In seiner Begründung verweist das BAG zunächst darauf, dass es sich bei den streitbefangenen Wegezeiten entgegen der Auffassung des Arbeitgebers um Arbeitszeiten im Sinne des § 87 Abs. 1 Nr. 2 BetrVG handele. Insoweit könne es sich nicht nur bei der Umkleidezeit an sich um mitbestimmungspflichtige Arbeitszeit handeln, sondern auch bei den Wegezeiten, die zwischen dem Umkleidevorgang und dem Aufsuchen des Arbeitsplatzes entstünden. Unter Verweis auf die bisherige Rechtsprechung wird Arbeitszeit i.S.d. § 87 Abs. 1 Nr. 2 BetrVG als die Zeit definiert, in der die Arbeitnehmer verpflichtet sind, ihre vertraglich geschuldete Arbeit zu leisten. Beim Anlegen von Dienstkleidung sei dies erfüllt, wenn das Tragen der Dienstkleidung ausschließlich im fremdnützigen Interesse, also im Interesse des Arbeitgebers erfolge. Dies sei wiederum dann der Fall, wenn die Dienstkleidung dem Zweck diene, in der Öffentlichkeit ein einheitliches Erscheinungsbild herzustellen, welches eine Zuordnung der Arbeitnehmer zum jeweiligen Arbeitgeber ermögliche. Im vorliegenden Fall bejahte das BAG alle genannten Voraussetzungen. Dabei reichte es aus, dass die Dienstkleidung im konkreten Fall Merkmale enthielt, die einen direkten Rückschluss auf den Arbeitgeber zuließen, selbst wenn der konkrete Name des Unternehmens gar nicht auftauchte und die Kleidung im Übrigen auch nicht besonders auffällig war.

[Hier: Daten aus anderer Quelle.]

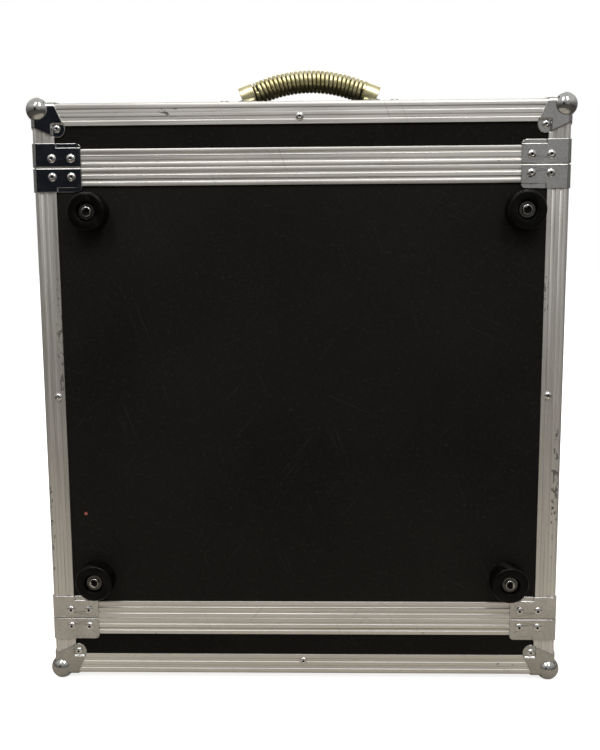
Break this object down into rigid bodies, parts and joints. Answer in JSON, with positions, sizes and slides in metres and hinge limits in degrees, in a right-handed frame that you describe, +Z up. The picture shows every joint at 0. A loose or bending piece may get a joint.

Allerdings stellt das BAG einschränkend klar, dass es bei der Beurteilung von Umkleidezeiten als Arbeitszeit wesentlich auf den Umkleideort ankommt. Sofern der Arbeitgeber das Anlegen der Dienstkleidung am Wohnort erlaube und die Arbeitnehmer dann freiwillig bereits in Dienstkleidung den Weg zur Arbeit anträten, fehle es an dem Merkmal der ausschließlichen Fremdnützigkeit. Auch in diesen Fällen kommt es jedoch immer auf die tatsächliche Praxis an. Die bloße Möglichkeit des Umziehens am Wohnort reicht nicht aus, wenn den Arbeitnehmern gleichzeitig auch Betriebsräume zum Umziehen zur Verfügung gestellt werden und diese im konkreten Fall auch genutzt werden. Wer sich also im Betrieb umzieht, produziert mitbestimmungspflichtige Arbeitszeit. Entstehen dann im Nachgang dazu Wegezeiten für die Arbeitnehmer, um ihren eigentlichen Arbeitsplatz aufzusuchen, liegt auch in dieser Hinsicht Arbeitszeit vor. Dabei kommt es auch nicht darauf an, ob sich der Arbeitsort, also hier das Dienstfahrzeug noch in oder außerhalb des Betriebs befindet. Dasselbe gilt natürlich auch für den Rückweg in den Betrieb, um dort nach der Schicht wieder die Freizeitkleidung anzulegen.

Fazit:
Die vorliegende Entscheidung des BAG schafft zusammenfassend noch einmal Klarheit im Bereich der Mitbestimmung des Betriebsrats bei Umkleidezeiten. Umkleidezeiten beim Anlegen von Dienstkleidung, die der Arbeitgeber vorschreibt, sind immer mitbestimmungspflichtig. Dabei kommt es auch nicht darauf an, ob es sich um Berufskleidung im eigentlichen Sinne, also z.B. Schutzkleidung handelt. Die Herstellung eines einheitlichen Erscheinungsbildes reicht bereits aus. Dasselbe gilt dann auch für Wegezeiten, die im Zusammenhang mit dem Umkleidevorgang zum eigentlichen Arbeitsplatz entstehen. Sofern die Mitarbeiter sich dagegen erlaubterweise und freiwillig zu Hause umziehen, sind diese Zeiten dem Zugriff des Betriebsrats entzogen. Das gilt dann auch für den Weg zur Arbeitsstätte.